Below are some entries. Copy each line that holds the string "with".
+++ DATA RECORDS
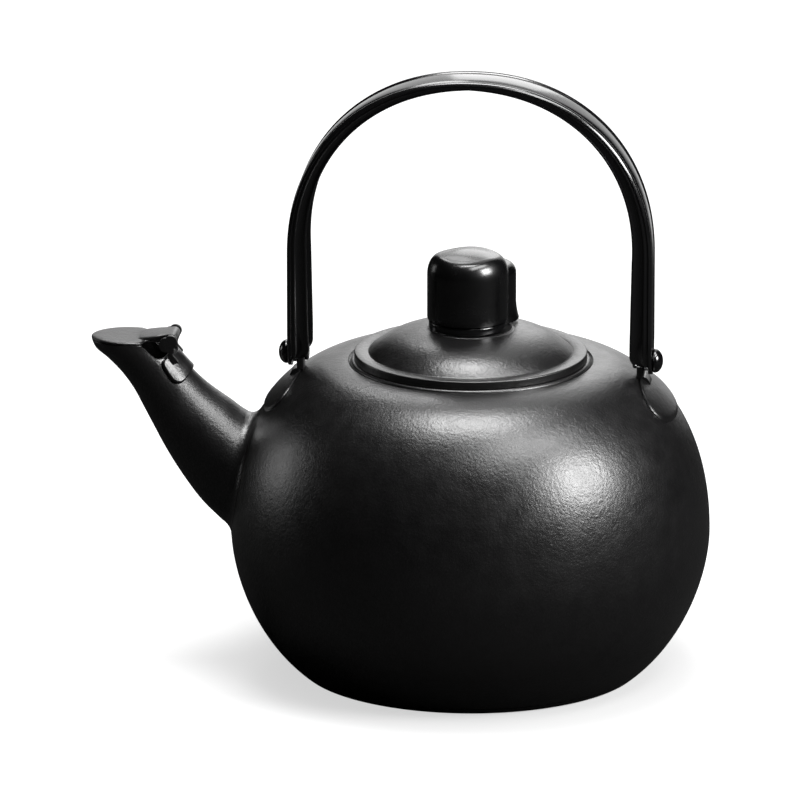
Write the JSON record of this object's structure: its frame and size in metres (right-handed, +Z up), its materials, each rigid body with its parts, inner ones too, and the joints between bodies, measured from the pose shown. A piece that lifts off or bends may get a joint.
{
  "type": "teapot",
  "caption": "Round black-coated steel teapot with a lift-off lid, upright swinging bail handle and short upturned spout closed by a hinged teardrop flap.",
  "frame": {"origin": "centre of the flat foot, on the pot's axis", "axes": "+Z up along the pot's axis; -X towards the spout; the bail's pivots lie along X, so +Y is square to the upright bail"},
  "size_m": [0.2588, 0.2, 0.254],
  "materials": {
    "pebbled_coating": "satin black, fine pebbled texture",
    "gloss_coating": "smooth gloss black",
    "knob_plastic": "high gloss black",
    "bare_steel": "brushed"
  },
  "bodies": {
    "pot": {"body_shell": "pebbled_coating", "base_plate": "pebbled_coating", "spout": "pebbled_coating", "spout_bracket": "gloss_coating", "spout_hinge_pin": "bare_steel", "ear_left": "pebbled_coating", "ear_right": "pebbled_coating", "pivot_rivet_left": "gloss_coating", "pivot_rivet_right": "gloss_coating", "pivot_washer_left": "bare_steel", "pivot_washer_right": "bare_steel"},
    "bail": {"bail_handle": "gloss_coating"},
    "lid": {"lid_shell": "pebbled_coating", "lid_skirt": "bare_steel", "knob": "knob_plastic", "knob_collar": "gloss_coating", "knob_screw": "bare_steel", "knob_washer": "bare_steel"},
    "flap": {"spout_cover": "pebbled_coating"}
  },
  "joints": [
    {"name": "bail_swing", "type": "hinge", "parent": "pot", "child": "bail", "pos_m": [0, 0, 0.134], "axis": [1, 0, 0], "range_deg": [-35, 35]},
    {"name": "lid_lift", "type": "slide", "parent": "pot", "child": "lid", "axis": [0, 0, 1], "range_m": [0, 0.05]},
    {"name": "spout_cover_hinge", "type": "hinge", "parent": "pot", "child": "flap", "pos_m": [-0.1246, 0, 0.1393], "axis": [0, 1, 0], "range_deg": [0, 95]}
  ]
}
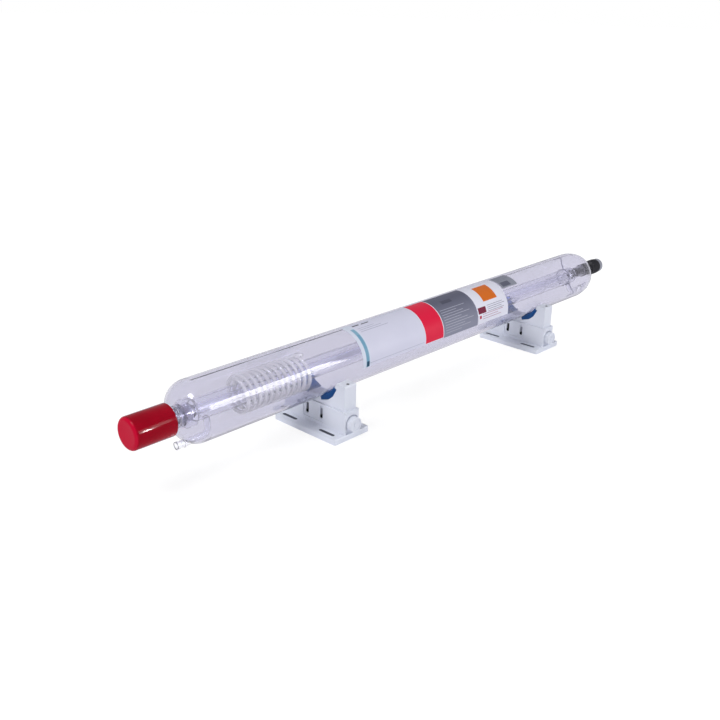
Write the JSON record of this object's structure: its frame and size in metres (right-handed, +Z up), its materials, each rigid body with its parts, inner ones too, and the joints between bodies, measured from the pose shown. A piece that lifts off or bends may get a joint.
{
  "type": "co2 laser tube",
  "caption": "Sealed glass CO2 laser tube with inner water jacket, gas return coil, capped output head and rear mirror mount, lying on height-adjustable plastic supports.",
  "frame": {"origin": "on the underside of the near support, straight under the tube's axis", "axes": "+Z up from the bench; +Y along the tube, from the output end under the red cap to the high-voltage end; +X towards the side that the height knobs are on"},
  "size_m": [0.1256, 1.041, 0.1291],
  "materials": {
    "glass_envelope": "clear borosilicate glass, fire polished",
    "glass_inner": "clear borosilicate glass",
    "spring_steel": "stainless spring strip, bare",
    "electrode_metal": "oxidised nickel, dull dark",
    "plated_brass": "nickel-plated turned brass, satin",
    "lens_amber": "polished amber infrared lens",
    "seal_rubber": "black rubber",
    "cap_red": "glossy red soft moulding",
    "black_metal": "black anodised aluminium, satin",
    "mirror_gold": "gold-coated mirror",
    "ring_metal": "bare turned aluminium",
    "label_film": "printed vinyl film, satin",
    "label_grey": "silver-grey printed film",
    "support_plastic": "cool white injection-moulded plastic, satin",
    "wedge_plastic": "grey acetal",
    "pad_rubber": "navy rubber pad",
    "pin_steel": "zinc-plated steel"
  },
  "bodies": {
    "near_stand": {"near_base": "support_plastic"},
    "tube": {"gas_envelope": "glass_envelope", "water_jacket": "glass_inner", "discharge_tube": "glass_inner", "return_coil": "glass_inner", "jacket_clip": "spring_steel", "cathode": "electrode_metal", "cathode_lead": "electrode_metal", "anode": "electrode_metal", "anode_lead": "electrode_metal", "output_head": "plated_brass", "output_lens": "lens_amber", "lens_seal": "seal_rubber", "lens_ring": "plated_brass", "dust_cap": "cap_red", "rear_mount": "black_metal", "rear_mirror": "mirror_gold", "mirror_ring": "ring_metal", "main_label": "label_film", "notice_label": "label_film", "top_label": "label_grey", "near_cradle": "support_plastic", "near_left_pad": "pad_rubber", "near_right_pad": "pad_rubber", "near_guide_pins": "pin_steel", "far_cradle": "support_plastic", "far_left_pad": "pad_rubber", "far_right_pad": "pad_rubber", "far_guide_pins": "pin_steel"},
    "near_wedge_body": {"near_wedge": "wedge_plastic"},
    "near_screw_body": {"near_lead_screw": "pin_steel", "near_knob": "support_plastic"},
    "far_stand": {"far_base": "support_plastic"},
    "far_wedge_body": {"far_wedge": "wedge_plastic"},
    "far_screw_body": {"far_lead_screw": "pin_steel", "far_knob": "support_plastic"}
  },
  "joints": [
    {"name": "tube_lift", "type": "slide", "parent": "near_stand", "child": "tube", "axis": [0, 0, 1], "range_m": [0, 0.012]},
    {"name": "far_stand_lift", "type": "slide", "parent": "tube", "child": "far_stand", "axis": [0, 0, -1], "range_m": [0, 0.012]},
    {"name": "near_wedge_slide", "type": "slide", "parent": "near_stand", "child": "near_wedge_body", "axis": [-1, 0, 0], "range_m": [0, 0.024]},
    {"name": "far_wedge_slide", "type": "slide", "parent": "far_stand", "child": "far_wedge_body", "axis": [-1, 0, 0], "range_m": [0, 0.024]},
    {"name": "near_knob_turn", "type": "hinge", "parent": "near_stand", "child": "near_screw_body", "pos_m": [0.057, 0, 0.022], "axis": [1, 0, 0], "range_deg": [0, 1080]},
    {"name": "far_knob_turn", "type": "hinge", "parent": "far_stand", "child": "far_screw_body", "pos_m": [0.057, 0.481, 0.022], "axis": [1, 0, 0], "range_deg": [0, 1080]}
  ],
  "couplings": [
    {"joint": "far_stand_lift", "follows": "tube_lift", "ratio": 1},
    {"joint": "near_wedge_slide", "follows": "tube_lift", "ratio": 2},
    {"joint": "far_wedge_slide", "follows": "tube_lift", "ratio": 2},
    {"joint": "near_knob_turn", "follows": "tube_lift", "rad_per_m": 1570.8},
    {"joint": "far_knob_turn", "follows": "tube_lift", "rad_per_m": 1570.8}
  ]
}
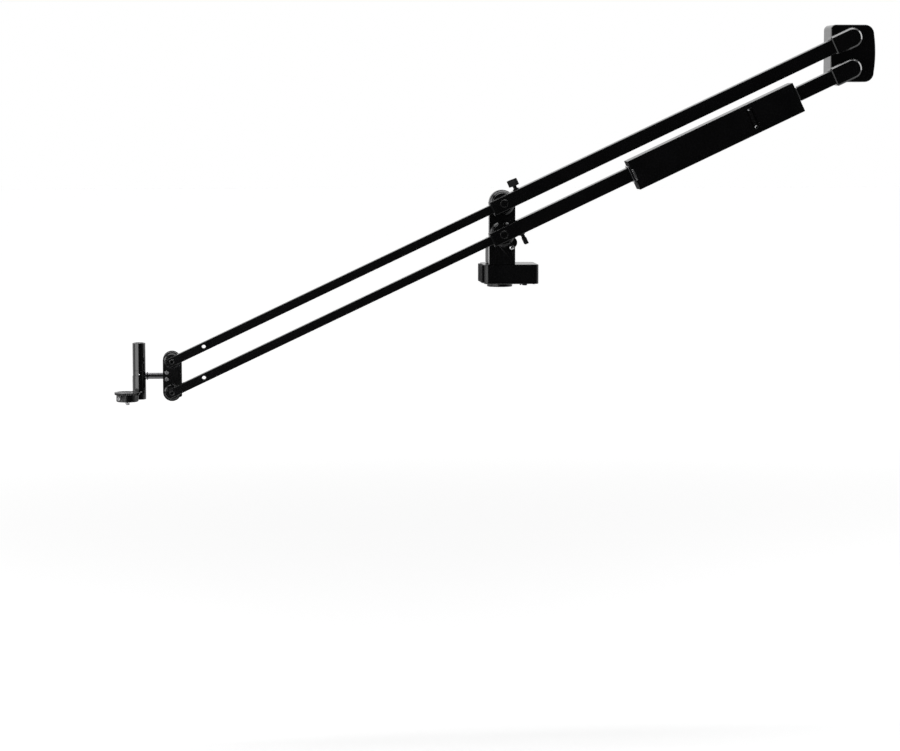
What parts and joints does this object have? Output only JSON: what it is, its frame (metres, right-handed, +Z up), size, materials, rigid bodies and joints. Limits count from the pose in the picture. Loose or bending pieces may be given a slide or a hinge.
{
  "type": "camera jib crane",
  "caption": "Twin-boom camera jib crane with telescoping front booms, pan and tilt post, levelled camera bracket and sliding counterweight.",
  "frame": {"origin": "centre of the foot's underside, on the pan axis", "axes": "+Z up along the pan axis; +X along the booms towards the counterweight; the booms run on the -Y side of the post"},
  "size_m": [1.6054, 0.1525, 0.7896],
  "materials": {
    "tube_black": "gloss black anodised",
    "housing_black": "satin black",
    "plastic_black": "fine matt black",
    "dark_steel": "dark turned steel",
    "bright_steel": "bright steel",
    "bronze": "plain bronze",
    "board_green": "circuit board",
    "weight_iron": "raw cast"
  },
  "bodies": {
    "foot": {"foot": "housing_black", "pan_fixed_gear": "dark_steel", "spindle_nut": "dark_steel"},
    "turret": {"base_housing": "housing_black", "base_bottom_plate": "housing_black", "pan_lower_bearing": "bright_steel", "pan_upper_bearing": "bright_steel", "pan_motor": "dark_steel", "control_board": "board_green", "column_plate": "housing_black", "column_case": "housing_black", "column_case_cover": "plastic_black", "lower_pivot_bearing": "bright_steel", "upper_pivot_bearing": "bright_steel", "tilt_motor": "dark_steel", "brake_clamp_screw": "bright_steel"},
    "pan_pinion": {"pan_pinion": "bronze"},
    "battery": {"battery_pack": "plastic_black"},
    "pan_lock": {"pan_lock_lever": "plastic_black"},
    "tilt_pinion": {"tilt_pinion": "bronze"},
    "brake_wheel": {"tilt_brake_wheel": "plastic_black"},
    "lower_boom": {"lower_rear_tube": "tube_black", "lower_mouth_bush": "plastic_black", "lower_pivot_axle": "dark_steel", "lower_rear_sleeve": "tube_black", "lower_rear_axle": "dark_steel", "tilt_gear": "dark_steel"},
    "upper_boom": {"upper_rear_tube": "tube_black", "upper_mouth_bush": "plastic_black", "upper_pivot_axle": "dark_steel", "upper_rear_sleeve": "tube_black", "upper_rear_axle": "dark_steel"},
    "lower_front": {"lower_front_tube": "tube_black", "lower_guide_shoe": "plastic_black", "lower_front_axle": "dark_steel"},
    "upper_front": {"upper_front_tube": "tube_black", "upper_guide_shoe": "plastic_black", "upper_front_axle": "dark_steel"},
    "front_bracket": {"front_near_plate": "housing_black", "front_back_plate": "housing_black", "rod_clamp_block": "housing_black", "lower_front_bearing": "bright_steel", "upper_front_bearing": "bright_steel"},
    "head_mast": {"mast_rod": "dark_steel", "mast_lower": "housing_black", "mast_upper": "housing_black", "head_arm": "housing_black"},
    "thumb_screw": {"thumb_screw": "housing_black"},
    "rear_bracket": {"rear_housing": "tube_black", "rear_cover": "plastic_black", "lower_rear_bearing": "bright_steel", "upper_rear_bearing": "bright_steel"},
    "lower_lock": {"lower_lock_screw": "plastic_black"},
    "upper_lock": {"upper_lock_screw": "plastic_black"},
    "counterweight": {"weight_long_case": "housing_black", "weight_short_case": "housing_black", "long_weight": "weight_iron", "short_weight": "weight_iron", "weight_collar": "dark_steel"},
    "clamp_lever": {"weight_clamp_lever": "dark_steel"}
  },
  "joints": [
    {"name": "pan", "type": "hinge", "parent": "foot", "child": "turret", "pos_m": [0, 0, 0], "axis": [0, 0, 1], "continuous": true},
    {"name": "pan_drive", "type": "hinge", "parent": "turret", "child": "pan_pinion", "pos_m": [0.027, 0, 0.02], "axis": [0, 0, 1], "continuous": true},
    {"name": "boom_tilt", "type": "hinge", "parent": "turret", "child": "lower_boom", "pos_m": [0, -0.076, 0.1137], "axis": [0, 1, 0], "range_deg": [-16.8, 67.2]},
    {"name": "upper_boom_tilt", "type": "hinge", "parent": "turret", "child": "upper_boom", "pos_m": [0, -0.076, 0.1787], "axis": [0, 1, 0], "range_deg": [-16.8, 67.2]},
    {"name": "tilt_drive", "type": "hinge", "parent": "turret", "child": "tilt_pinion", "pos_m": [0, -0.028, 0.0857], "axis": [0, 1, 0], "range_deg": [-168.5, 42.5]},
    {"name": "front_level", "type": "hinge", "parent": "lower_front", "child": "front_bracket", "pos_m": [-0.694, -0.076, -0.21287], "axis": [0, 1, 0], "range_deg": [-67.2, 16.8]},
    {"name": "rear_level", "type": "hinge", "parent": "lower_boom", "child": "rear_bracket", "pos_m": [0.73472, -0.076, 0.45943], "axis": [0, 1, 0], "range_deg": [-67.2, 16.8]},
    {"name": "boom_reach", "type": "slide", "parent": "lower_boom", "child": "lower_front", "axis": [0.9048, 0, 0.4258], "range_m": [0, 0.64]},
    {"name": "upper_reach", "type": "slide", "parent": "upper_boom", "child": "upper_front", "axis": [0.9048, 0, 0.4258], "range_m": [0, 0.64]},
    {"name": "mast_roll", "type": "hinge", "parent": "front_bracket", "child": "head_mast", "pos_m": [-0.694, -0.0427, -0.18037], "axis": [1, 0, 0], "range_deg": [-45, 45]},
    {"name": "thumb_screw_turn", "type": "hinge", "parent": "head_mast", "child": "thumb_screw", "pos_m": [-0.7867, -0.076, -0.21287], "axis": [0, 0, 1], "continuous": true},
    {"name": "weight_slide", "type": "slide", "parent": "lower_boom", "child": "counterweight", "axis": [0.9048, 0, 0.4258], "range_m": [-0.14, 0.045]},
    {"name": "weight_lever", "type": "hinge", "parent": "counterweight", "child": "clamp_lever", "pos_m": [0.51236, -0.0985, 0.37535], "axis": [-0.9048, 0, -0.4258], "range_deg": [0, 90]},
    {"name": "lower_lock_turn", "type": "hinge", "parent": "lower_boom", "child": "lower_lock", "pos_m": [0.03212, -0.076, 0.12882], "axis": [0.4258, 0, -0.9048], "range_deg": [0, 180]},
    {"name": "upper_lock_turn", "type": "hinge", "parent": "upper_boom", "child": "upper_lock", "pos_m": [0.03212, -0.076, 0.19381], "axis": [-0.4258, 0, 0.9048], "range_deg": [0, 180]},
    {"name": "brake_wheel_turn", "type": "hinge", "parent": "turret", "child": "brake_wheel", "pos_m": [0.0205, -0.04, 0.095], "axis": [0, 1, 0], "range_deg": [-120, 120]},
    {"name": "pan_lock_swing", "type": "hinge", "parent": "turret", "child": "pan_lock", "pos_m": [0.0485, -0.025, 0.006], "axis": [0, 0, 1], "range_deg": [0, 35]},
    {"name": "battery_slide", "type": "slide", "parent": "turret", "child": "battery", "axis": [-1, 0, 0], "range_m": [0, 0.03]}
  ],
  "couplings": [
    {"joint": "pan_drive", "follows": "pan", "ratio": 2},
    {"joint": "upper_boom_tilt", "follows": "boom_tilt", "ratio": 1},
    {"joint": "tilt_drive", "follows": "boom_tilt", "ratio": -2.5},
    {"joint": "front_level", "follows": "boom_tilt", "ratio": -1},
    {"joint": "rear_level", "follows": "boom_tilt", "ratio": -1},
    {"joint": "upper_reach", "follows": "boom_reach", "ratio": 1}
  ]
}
++++++
SOLVED EXERCISE:
Write the JSON record of this object's structure: its frame and size in metres (right-handed, +Z up), its materials, each rigid body with its parts, inner ones too, and the joints between bodies, measured from the pose shown. A piece that lifts off or bends may get a joint.
  "caption": "Round black-coated steel teapot with a lift-off lid, upright swinging bail handle and short upturned spout closed by a hinged teardrop flap.",
Write the JSON record of this object's structure: its frame and size in metres (right-handed, +Z up), its materials, each rigid body with its parts, inner ones too, and the joints between bodies, measured from the pose shown. A piece that lifts off or bends may get a joint.
  "caption": "Sealed glass CO2 laser tube with inner water jacket, gas return coil, capped output head and rear mirror mount, lying on height-adjustable plastic supports.",
  "caption": "Twin-boom camera jib crane with telescoping front booms, pan and tilt post, levelled camera bracket and sliding counterweight.",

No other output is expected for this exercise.